Could we please drop the plaintext straw man here? The alternative is building a system that doesn't rely on outdated methods, rather than shoe-horning them into TLS 1.3, not ditching encryption.

> > In
> > particular those in financial sectors. Security policies, legislation
> > and in many cases just good practice would not allow for this. We are
> > compelled by these factors to encrypt all data in motion.  But we
> > still need to manage our applications, networks, servers and clients.
> > Hence the need to decrypt traffic as outlined in this draft.
> 
> That assertion of necessity is blatantly false.
> 
> It is entirely feasible to decrypt and re-encrypt in many
> cases and for that to be efficient and to meet regulatory
> needs.
> 
> If some systems are so badly designed that doing that while
> updating to tls1.3 is a showstopper then that's down to bad
> design or other bad practices. Fixing those is the place to
> spend effort instead of spending effort on breaking TLS.
> 
> Other users of TLS ought not suffer on the basis of such
> bad reasoning.

+1

It is not the job of the TLS WG to make handling internal requirements of organizations easier with their existing systems in spite of the obvious risks that can be avoided.

A drop-in replacement for a theoretically legitimate usecase is also a drop-in replacement for very much illegitimate usecases. Making this a standard is not the way to go here. An argument could be made for informational RFC status rather than standards track, but even then, it's dangerous.

On Saturday, July 08, 2017 01:39:43 pm Watson Ladd wrote:
> On Sat, Jul 8, 2017 at 10:17 AM, Stephen Farrell
> <stephen.farrell@cs.tcd.ie>; wrote:
> > Is it bad faith if the server is compelled to enable this
> > wiretap interface? For a wiretapper this is a great scheme,
> > as they only need to force it to be turned on and accept a
> > tiny bit of data and then they can pick up those packets
> > from anywhere without having to deal with problems at the
> > web server end. So no need to even re-imburse the web server
> > for the intercepted access anymore.
> 
> The same applies to static RSA ciphersuites. I understand your desire
> to move on with TLS 1.3, but we did burn what seemed to be a somewhat
> important usecase to some people, and this draft demonstrates that TLS
> 1.3 can be deployed in datacenters without hurting that usecase. As
> much as I think enterprise networks are suffering from bad design
> decisions that solve problems with boxes and not endpoint changes,
> this is a problem people are claiming to face, and there are some
> security implications.

The organizations that took the easy way at the time now are being told to take a harder way that is more secure. (and are consistently posting to this list with amnesia, acting like we told them to use plaintext) They don't like that; we shouldn't care. We should consider standardizing better solutions for this problem, without regard to how much old systems will have to adapt their design. This has come up on this list MANY times, and each time the end result of discussion was to not revert security decisions made to improve TLS. Releasing a standards track (or even informational) RFC on how to do exactly that using all the old methods, with some tweaks, defeats the purpose of making those security decisions.

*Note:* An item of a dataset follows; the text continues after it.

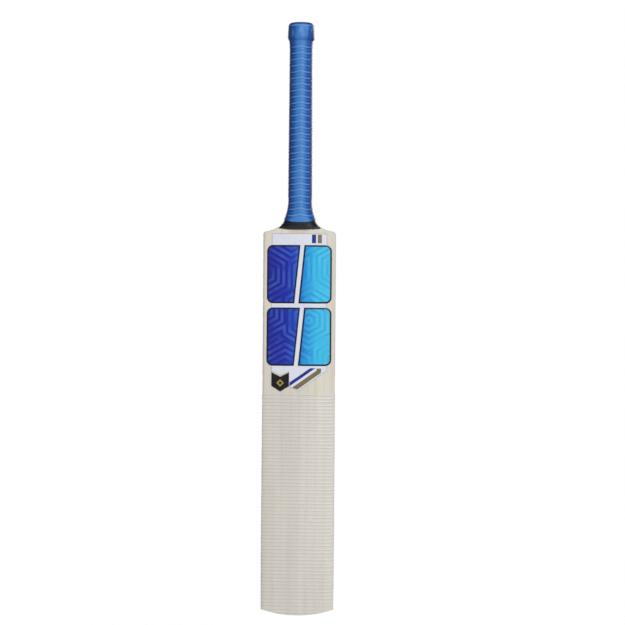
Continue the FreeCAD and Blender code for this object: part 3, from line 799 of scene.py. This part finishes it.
def grip_material():
    """Royal-blue rubber with a painted highlight on the crests and painted shade below them, streaked on the
    collar and a little scuffed, with a painted highlight ring near the rim and painted shade under the
    collar. Its base colour also follows the view: a painted highlight face on and painted shade at a slant."""
    material, shader, here = plain_material("grip_rubber", Specular_IOR_Level=0.3)
    tree, height = here.id_data, axes(here)[2]
    crest = add(tree, "ShaderNodeAttribute", attribute_name="crest").outputs["Fac"]
    rib = add(tree, "ShaderNodeAttribute", attribute_name="rib").outputs["Fac"]
    scuff = noise(here, (60, 60, 25), 4.0)
    glint_and_bump_noise = noise(here, (420, 420, 120), 3.0)
    streak = noise(here, (190, 190, 70), 3.0)
    collar = grip_band(height, STREAKED_COLLAR)
    glance = add(tree, "ShaderNodeLayerWeight", {"Blend": 0.5}).outputs["Facing"]
    tone = mix_colour(fade(scuff, 0.35, 0.7), screen(24, 84, 168), screen(38, 104, 190))
    for share, colour in (
            # Painted shade below each crest, and a patchy painted highlight along the crests.
            (times(fade(crest, 0.55, 0.0), rib, 0.7), screen(12, 44, 118)),
            (times(fade(crest, 0.62, 0.95), fade(glint_and_bump_noise, 0.25, 0.6, 0.45, 1.0), 0.75), screen(128, 176, 234)),
            (times(fade(streak, 0.5, 0.6, 0.0, 0.6), collar), screen(104, 168, 232)),
            (times(fade(streak, 0.5, 0.38, 0.0, 0.6), collar), screen(20, 66, 136)),
            # Painted highlight ring near the rim and painted shade under the collar.
            (times(grip_band(height, PAINTED_RIM_HIGHLIGHT), 0.55), screen(120, 176, 236)),
            (times(grip_band(height, PAINTED_UNDER_COLLAR_SHADE), 0.6), screen(20, 54, 118)),
            # Painted highlight where the rubber faces the view, and painted shade at a slant.
            (fade(glance, 0.22, 0.0, 0.0, 0.45), screen(84, 158, 224)),
            (fade(glance, 0.12, 0.7, 0.0, 0.9), screen(8, 32, 92))):
        tone = mix_colour(share, tone, colour)
    mottle = reckon("MULTIPLY_ADD", glint_and_bump_noise, 1.5, noise(here, (1800, 1800, 1800), 3.0))
    feed(shader, tone, reckon("MULTIPLY_ADD", scuff, 0.15, 0.4), (mottle, 0.12, 0.0003))
    return material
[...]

I'm getting a bit of déjà vu from this thread, and think the same answer should come as from previous threads on the topic: no, please come up with something new. I don't see the proposed document being anywhere close to getting consensus for adoption by the TLS WG. For the stubborn, an (independent) informational RFC would get far less (but nontrivial) opposition.


Dave


PS
Please avoid the "but they'll do whatever they want anyway" comebacks. If the response to not accommodating static keys anymore is to stay with TLS 1.2 forever, then at least they'll be open in their desire to avoid change at all costs. We should not treat this like a hostage scenario.